Output exactly the lines from the first one down to the line containing "thumb_pad(name, rows, 300", inclusive.

─── GIVEN INFORMATION ───

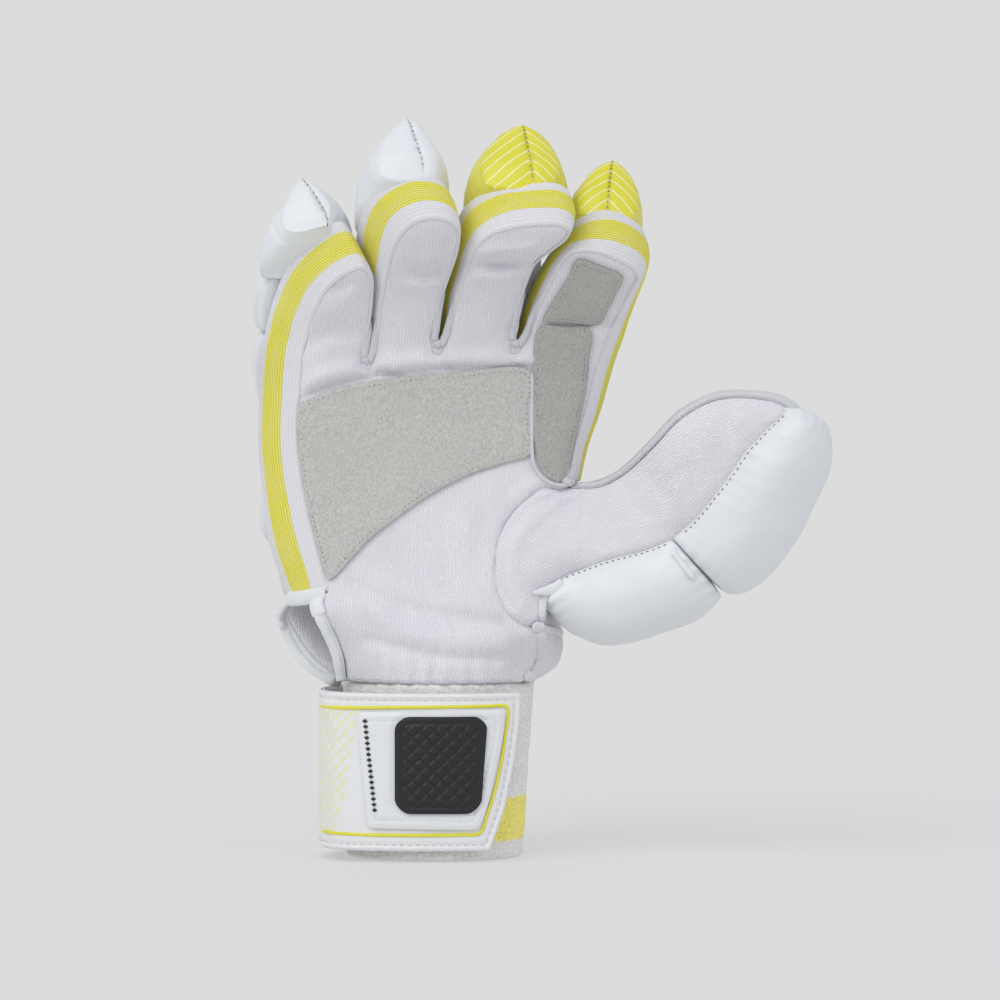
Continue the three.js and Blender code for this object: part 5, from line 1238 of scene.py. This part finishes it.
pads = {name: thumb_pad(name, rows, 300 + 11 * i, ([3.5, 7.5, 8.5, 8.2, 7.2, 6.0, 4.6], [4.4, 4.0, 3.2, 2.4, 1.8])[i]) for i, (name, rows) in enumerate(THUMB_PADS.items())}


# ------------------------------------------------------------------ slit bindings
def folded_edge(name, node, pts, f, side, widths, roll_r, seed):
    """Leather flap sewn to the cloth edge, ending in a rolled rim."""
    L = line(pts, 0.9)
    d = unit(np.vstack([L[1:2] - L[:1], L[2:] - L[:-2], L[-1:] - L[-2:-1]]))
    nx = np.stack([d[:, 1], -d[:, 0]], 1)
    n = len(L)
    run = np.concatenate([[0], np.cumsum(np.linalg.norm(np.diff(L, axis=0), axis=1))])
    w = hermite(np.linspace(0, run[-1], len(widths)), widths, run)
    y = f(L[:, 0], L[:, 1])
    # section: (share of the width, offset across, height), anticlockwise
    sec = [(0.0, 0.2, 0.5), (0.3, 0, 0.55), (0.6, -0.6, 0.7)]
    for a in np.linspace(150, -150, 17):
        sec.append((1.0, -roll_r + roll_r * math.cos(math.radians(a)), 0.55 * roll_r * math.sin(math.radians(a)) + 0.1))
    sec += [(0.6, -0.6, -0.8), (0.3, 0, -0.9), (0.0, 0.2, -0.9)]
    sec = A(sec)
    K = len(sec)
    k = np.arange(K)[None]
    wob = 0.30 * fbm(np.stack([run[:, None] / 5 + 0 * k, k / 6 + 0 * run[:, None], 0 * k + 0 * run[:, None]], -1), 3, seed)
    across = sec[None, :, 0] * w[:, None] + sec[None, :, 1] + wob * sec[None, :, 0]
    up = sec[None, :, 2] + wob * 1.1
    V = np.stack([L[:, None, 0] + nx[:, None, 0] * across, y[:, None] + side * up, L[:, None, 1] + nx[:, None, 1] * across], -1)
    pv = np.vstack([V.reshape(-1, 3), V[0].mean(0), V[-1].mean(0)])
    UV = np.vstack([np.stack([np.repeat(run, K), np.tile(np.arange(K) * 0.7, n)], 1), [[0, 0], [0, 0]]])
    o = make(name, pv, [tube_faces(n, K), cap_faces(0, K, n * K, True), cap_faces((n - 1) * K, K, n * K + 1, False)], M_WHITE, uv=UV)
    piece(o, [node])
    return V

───

__EXERCISE SOLUTION__:
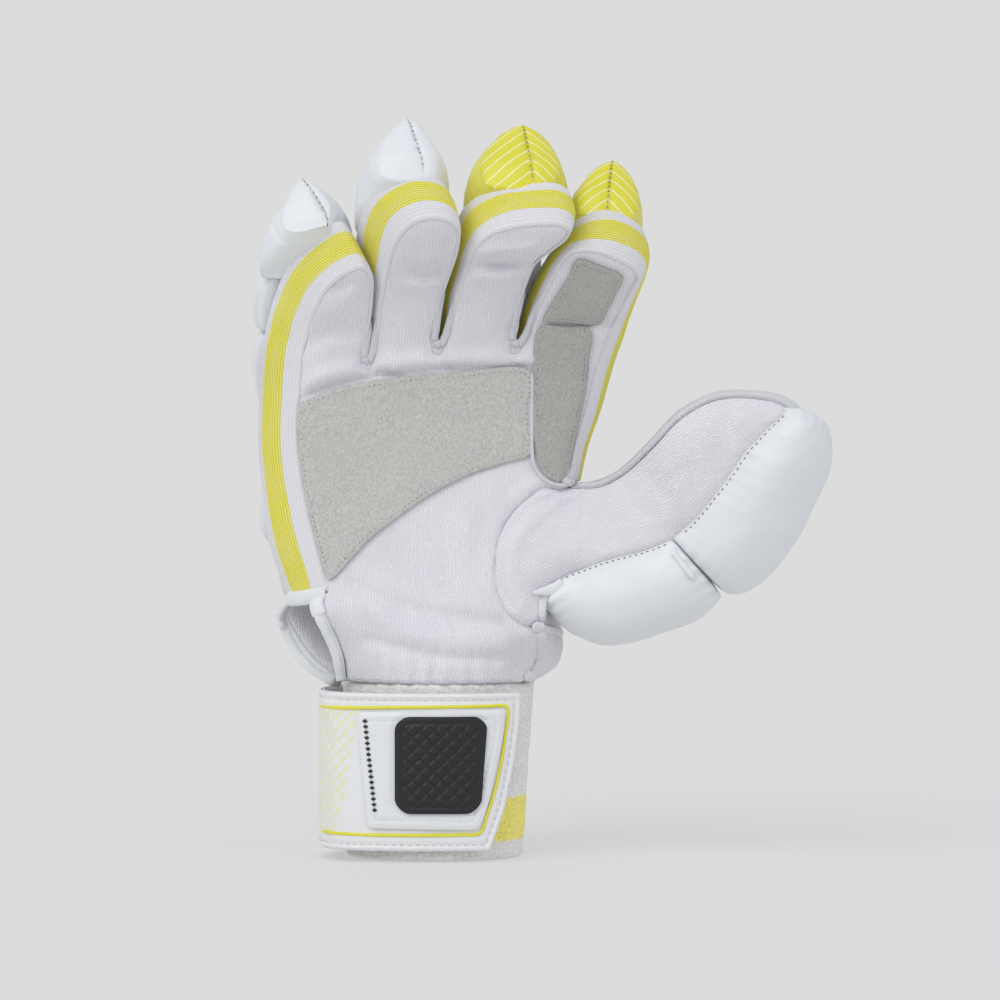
Continue the three.js and Blender code for this object: part 5, from line 1238 of scene.py. This part finishes it.
pads = {name: thumb_pad(name, rows, 300 + 11 * i, ([3.5, 7.5, 8.5, 8.2, 7.2, 6.0, 4.6], [4.4, 4.0, 3.2, 2.4, 1.8])[i]) for i, (name, rows) in enumerate(THUMB_PADS.items())}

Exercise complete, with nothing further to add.